For my money, and international cinema aficionados can fight about this one until the cinema’s digital images begin to fade away (is that possible?), Antonioni’s films of the Sixties were—and still are--among the coolest of arthouse theatrical experiences. Seeing his films in the theater --the movies in his highly regarded trilogy--L’Avventura, L’Eclisse and La Notte--or his first color entry Red Desert—is a genuinely heady old time.

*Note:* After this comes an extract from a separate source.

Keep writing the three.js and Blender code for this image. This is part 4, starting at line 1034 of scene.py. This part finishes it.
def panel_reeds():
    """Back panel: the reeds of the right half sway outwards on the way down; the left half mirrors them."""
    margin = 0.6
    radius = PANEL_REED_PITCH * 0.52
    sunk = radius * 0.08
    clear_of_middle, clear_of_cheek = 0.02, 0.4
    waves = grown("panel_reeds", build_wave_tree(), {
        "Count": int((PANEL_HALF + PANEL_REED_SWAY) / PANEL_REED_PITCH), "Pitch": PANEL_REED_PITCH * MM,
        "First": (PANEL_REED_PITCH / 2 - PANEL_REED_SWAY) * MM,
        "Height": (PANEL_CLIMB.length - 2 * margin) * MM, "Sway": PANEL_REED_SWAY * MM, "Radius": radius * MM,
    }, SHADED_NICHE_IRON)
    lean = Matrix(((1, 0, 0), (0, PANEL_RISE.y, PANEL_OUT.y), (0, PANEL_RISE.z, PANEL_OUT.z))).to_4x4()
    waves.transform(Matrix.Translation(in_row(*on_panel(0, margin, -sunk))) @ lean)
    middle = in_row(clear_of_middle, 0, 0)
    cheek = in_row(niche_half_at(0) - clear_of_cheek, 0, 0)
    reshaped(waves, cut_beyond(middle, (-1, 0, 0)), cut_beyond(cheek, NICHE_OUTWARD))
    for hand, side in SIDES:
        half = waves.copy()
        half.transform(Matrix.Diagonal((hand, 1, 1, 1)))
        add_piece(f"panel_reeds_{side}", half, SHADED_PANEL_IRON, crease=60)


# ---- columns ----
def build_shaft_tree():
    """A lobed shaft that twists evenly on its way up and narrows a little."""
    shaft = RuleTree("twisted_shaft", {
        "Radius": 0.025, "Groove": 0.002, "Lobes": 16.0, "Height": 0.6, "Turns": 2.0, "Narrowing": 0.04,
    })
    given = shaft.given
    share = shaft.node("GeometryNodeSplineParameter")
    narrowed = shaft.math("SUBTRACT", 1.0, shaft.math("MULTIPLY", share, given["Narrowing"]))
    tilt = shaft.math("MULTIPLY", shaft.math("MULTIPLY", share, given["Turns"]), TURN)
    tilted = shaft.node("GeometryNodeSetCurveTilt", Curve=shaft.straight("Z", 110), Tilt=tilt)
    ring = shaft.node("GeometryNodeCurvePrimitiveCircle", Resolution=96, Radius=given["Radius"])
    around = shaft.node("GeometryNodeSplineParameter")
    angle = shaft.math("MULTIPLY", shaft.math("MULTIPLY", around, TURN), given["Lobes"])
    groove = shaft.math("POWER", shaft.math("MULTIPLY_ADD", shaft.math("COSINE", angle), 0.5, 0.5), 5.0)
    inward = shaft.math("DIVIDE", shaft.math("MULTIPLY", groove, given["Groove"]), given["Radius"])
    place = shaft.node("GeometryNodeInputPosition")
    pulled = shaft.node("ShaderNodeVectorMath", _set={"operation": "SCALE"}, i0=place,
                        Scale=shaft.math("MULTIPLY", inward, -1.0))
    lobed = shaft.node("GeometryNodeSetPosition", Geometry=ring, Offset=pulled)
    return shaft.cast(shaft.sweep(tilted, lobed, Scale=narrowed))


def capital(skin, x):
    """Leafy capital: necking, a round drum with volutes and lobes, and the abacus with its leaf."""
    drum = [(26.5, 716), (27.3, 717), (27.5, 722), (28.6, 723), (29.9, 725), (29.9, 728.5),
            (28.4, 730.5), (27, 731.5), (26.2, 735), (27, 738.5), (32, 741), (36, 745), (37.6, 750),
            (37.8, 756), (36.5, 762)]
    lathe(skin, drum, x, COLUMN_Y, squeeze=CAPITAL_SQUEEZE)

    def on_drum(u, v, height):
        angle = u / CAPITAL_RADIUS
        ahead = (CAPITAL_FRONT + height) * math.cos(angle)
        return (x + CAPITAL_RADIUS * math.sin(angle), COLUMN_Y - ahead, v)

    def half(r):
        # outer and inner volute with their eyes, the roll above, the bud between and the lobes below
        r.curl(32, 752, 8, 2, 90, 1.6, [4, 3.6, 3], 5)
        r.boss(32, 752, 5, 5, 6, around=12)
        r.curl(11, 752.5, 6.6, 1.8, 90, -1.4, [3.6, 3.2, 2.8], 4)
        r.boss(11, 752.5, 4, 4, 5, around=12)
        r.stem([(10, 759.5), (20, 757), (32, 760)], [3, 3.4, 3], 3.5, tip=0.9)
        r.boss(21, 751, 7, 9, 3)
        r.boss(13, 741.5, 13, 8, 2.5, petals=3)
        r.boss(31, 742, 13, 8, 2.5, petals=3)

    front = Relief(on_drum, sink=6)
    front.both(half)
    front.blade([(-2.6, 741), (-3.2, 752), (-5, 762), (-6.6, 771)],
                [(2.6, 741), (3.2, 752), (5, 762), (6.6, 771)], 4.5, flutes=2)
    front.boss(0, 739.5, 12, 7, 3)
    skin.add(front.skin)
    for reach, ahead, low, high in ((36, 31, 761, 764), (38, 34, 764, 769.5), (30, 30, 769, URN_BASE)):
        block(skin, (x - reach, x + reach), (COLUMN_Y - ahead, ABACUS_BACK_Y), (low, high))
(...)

And we’re talking heady before the era of hallucinogens came into play. (A few years later, said hallucinogens did some nice aiding and abetting to the theatrical adventures that were Antonioni’s first English language film Blow-Up (https://www.videobusinesss.com/article/CA615157.html), the Pink Floyd-scored Zabriskie Point and The Passenger starring Jack Nicholson.) Now, you’re not going to hear me say that that these films shouldn’t be watched on DVD (hell, with today’s home theater systems, all your senses have a better chance of blooming then they probably did in the crumbling arthouses of the Sixties and Seventies), but the communal feeling of watching Antonioni’s elegantly elliptical films in a rep house wherein the lights come up and everyone starts to emerge from collective dream scratching there heads is quite a delightful experience.
Posted by Laurence Lerman on July 31, 2007 | Comments (1)
He was a really cool director...I really liked Zabriskie Point! Really druggy movie!!